I generally start Scout, monument, shrine, granary, settler. I steal a worker from a city state as soon as I can. My usual start with policies is open tradition, open piety, take half price religion buildings from piety, then back to tradition for the 4 culture buildings and cheaper wonders. Teching, I start with Pottery, then animal husbandary to find where the horses are. I then find the techs that will let me improve my luxuries, take bronze working to find the iron. Then I sprint for national college

My second city I build shrine, library
 
I am new too, usually when I play this game at level5 with raging barbarian, start with 1 scout to check around the environment, finding my neighbor and luxury resources near my capital. Based on who and what resources i encounter, choosing my future path.
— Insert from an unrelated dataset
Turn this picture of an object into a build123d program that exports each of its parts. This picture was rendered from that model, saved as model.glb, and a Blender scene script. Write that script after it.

If i got aggressive neighbor like Ghinghis or Attila i will open honor and start build axes, and try build archer ASAP. When I get 4 archers and several axes, i will march the army to one of the nearest rival capital and decide whether steal a worker to slow them down or just conquer them. I really think it would be much better to be brutal at beginning stage by stealing a city or worker than building them, which will give more room for your empire along with the luxury resources and a powerful army at that time and make the game easier afterwards.

But ofc, farming is nice too, but it goes harder actually if we don't have a clear plan for it.
 
My suggestion is learn to barb hunt!! The 2 level ups you can get on barbs is great. The gold will let you run a little - on gold per turn.
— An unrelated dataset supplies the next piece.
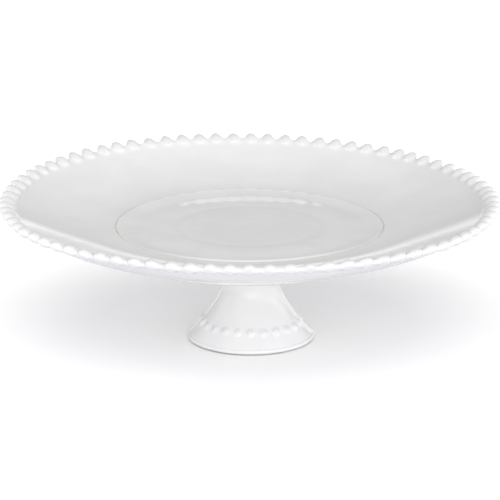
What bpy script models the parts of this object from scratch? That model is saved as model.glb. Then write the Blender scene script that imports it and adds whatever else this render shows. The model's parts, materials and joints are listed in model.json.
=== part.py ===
"""Footed cake stand: a wide stoneware plate with a pearl-beaded rim, luted onto a
hollow trumpet-shaped pedestal with a ring of small pearls above its base.

Units are metres, +Z is up. The origin is the centre of the circle the stand rests on.
"""

import math

import bmesh
import bpy
from mathutils import Matrix, Vector

NAME = "cake_stand"

# Clearance left between two clay pieces that touch.
GAP = 0.0003

# Plate: a well that is flat over the pedestal and sags round it, a raised ring, and the wall.
WELL_Z = 0.0800
WELL_FLAT_RADIUS = 0.0560
WELL_SAG_RADIUS = 0.0870
WELL_SAG_Z = 0.0792
WELL_SAG_SLOPE = -0.05
RING_RADIUS = 0.0914
RING_HALF_WIDTH = 0.0008
RING_Z = 0.0812
WALL_START_SLOPE = -0.06
WALL_HALF_THICKNESS = 0.0021

# Plate: underside with its foot ring.
UNDER_WELL_Z = 0.0725
SHOULDER = (0.0990, 0.0710)
SHOULDER_SLOPE = 0.15
FOOT_RING_Z = 0.0660
FOOT_RING_CENTRE = 0.0955
FOOT_RING_EDGE_RADIUS = 0.0021
PLATE_STEPS = 80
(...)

Scout your local area, it is never to early to look for 2nd city spot. Happy, will plopping that 2nd city ruin your happiness. Will plopping that 2nd city add to your happy? Find out how many cities you plan to build early game. Than focus on your plan.

Science is what you want, and that is what you should be learning to get going ASAP. I would suggest if you have all of the DLC play as Babylon. They get a free GS with writing, and that is almost always my 2nd tech. Plant him and use that to get a tech lead.
 
Thanks a lot, general advice is totally what I'm looking for.

What about starting builds? I saw several people suggesting Scout -> Scout -> Settler but I'm not sure about it. What should I do in the first 50 turns?

I like to go Monument->Scout->Granary/Shrine->Stonehenge! It's not conventional and you will have to bring your warrior back to defend soon enough before barbarians coming in waves, but I love building Wonders and that engineer point from the beggining will get you a good head start, also it does'nt hurt you to have a strong religion. I tend to go liberty so I don't bother building workers or settlers early, and then tradition or patronage depending on the way the game is developing.